Eindeutig erkennbar ist, was wenige Sekunden darauf passiert. Ein Beamter drückt M. sein Knie in den Nacken, zwei Beamte fixieren seine Beine, die Beamtin steht mit bellendem Hund vor M., der sich nicht wehrt. Wie lange M. in der Kniefixierung ist, ist unklar. Ominöserweise fehlen auf allen BVG-Kameras an dem Bahnsteig dieselben 15 Minuten Videomaterial. Die Aufnahmen, die vor Gericht gezeigt werden, hat sich M. selbst besorgt – nach dem Vorfall erstattete er Anzeige gegen Unbekannt. »Gegen Unbekannt, weil die Polizei nicht gegen sich selbst ermittelt, wie mir ein befreundeter Polizist sagte«, erklärt M. vor Gericht.

Erst nachdem M. sich mehrfach übergab und das Bewusstsein verlor, ließen die Beamten von ihm ab, das zeigen die Videos. Eine der vier Beamt*innen sagt am Donnerstag vor Gericht aus. An viel kann sie sich nicht mehr erinnern, nur dass die Situation »sehr dynamisch« war und man M. fixiert habe, weil er »erheblichen Widerstand« geleistet haben soll. Ihre Kollegen können am Donnerstag nicht aussagen, da ihnen die Genehmigung fehlt.

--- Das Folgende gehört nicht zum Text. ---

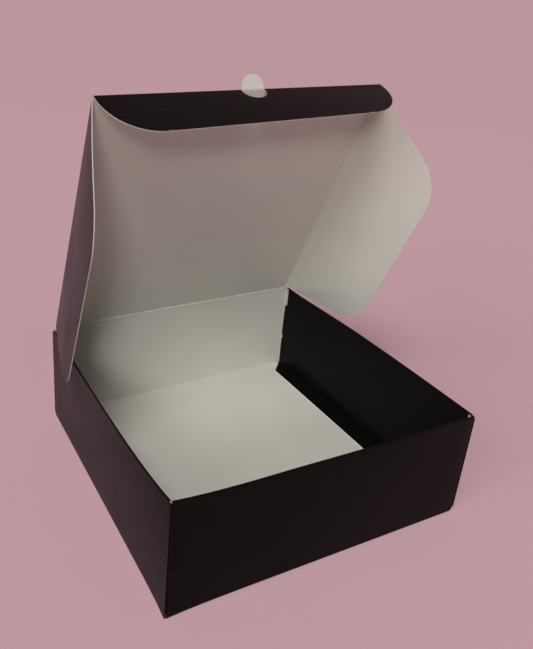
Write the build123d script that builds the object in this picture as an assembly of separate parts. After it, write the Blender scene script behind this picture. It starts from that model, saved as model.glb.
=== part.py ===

Der verteidigende Anwalt, der mit einer Vertreterin der Senatsverwaltung für Finanzen anwesend ist, sagt, dass M. einen Beamten ins Gesicht geschlagen hätte. Das zeigen die Videos nicht. Er verteidigt das Verhalten der Beamten damit, dass sie seiner Meinung nach in Neukölln immer damit rechnen müssten, dass Menschen Messer dabeihaben und dass sie es bei M. mit einem »hoch alkoholisierten, konsumbehafteten und ohne Ende beleidigenden Menschen zu tun« gehabt hätten.

Der Prozess wird von der Kampagne »Knie im Nacken« begleitet, die gegen Polizeigewalt aktiv ist. Ziel der Kampagne ist es, Kniefixierungen als polizeiliche Maßnahme zu verbieten, da diese unkontrollierbar seien und tödlich enden können, wie nicht nur der Mord an George Floyd zeigt. Circa zehn Menschen sind dem Aufruf zur solidarischen Prozessbegleitung am Donnerstag gefolgt. Am 27. März wird der Prozess fortgesetzt.